The record shows to my satisfaction that the Council's role was that of a Section 9(a) representative. The Council's constitution requires affiliated locals to consult the Council concerning items to be negotiated and to receive approval of the items before the negotiations. Once the contract is executed, the Council is to assist in administering it and its approval is required before a local may call a strike.
The Council participated in negotiating both the Pepsi and the SuCrest contracts. Both contracts were ratified by the members of Local 1476.
Because Local 1476 accepted affiliation with the Council and because the Council's functions were those of a Section 9(a) representative, the Council achieved Section 9(a) status. Consequently, it did not violate Sections 8(b) (2) and (1) (A) in seeking to enforce payment of dues by discharge or threat of discharge and SuCrest did not violate Sections 8(a) (3) and (1) by threatening to discharge the employees if the dues were not paid.
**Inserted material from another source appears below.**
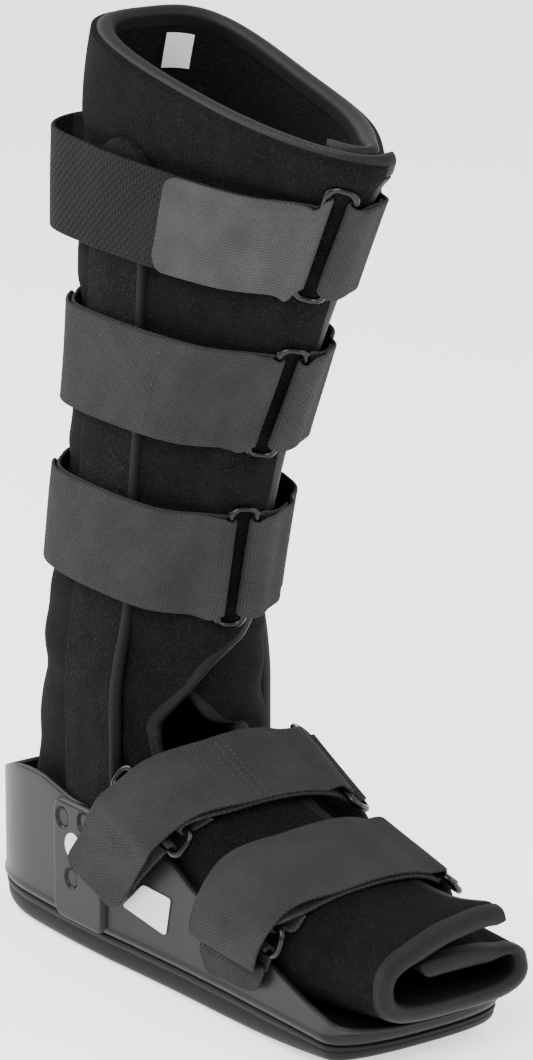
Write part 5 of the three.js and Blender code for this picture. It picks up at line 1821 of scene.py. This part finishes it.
@dataclass
class Studio:
    """A pale floor, soft lights and the camera at the photo's angle.

    Args:
        azimuth: Degrees of the camera round the boot.
        elevation: Degrees of the camera over the floor.
        distance: Metres from the target.
        target: The point the camera looks at.
        lens: Focal length in millimetres.
        lamps: Soft lamps as position, size in metres and power in watts.
        reach: Half the floor's width in millimetres.
        drop: How far the floor lies under the boot.
        paleness: Tone of the floor.
        sky: Strength of the light from all round.
    """

    azimuth: float = -36.0
    elevation: float = 15.5
    distance: float = 2.0
    target: tuple[float, float, float] = (0.0, -0.079, 0.216)
    lens: float = 150.8
    lamps: tuple = (
        ((-1.3, -1.1, 1.5), 1.3, 50.0),
        ((0.9, -1.6, 0.9), 1.2, 18.0),
        ((-0.6, 1.3, 1.3), 1.0, 30.0),
    )
    reach: float = 90000.0
    drop: float = 0.2
    paleness: float = 0.97
    sky: float = 1.35

    def build(self) -> None:
        """Builds the floor, the surroundings, the lamps and the camera."""
        reach = np.linspace(-self.reach, self.reach, 3)
        x, y = np.meshgrid(reach, reach, indexing="ij")
        grid = np.stack([x, y, 0 * x - self.drop], -1)
        corners = quads_of(np.arange(9).reshape(3, 3))
        floor = make_object("floor", grid.reshape(-1, 3), corners[:, ::-1], np.zeros((4, 4, 2)))
        pale = bpy.data.materials.new("pale floor")
        pale.use_nodes = True
        shader = pale.node_tree.nodes["Principled BSDF"]
        shader.inputs["Base Color"].default_value = (self.paleness, self.paleness, self.paleness, 1)
        shader.inputs["Roughness"].default_value = 0.9
        shader.inputs["Emission Color"].default_value = (1, 1, 1, 1)
        shader.inputs["Emission Strength"].default_value = 1.0
        floor.data.materials.append(pale)
        world = bpy.data.worlds.new("studio")
        world.use_nodes = True
        world.node_tree.nodes["Background"].inputs["Color"].default_value = (1, 1, 1, 1)
        world.node_tree.nodes["Background"].inputs["Strength"].default_value = self.sky
        bpy.context.scene.world = world
        for number, (place, size, power) in enumerate(self.lamps):
            self.add_lamp(f"lamp_{number + 1}", Vector(place), size, power)
        self.add_camera()

    def add_lamp(self, name: str, place: Vector, size: float, power: float) -> None:
        """Adds a soft lamp turned to the boot.

        Args:
            name: Name of the lamp.
            place: Its position in metres.
            size: Its width in metres.
            power: Its power in watts.
        """
        light = bpy.data.lights.new(name, "AREA")
        light.size = size
        light.energy = power
        lamp = bpy.data.objects.new(name, light)
        lamp.location = place
        lamp.rotation_euler = (Vector(self.target) - place).to_track_quat("-Z", "Y").to_euler()
        bpy.context.scene.collection.objects.link(lamp)

    def add_camera(self) -> None:
        """Adds the camera on its sphere round the target."""
        azimuth, elevation = math.radians(self.azimuth), math.radians(self.elevation)
        way = Vector((math.sin(azimuth) * math.cos(elevation), -math.cos(azimuth) * math.cos(elevation),
                      math.sin(elevation)))
        data = bpy.data.cameras.new("camera")
        data.lens = self.lens
        data.sensor_width = 36
        camera = bpy.data.objects.new("camera", data)
        camera.location = Vector(self.target) + way * self.distance
        camera.rotation_euler = (-way).to_track_quat("-Z", "Y").to_euler()
        bpy.context.scene.collection.objects.link(camera)
        bpy.context.scene.camera = camera


def main() -> None:
    """Builds the boot piece by piece, then the studio."""
    logging.basicConfig(level=logging.INFO, format="%(name)s %(message)s")
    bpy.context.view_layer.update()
    for part in (Outsole(), Shell(), Uprights(), Liner(), Straps(), Studio()):
        LOG.info("building %s", type(part).__name__)
        part.build()


if __name__ == "__main__":
    main()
The Pepsi-Cola Company was not a respondent before the Board and hence is not involved in this litigation
Section 103(a) (3) provides that labor organizations such as the Sugar Council, i. e., neither a local nor a federation of national organizations, may levy an assessment upon members only by one of three procedures: 1) by a vote of the delegates to one of its properly convened conventions; 2) by a membership referendum; 3) by vote of its executive board pursuant to express authority contained in the organization's constitution or by-laws. 29 U.S.C. § 411(a) (3) (B)
We held that the Sugar Council's assessment was lawful because of its approval by a special convention; we expressly did not rule upon the propriety, or effect, of the requirement by the I.L.A. that its locals affiliate with the Council. King v. Randazzo, 346 F.2d 307, 310 (2d Cir. 1965).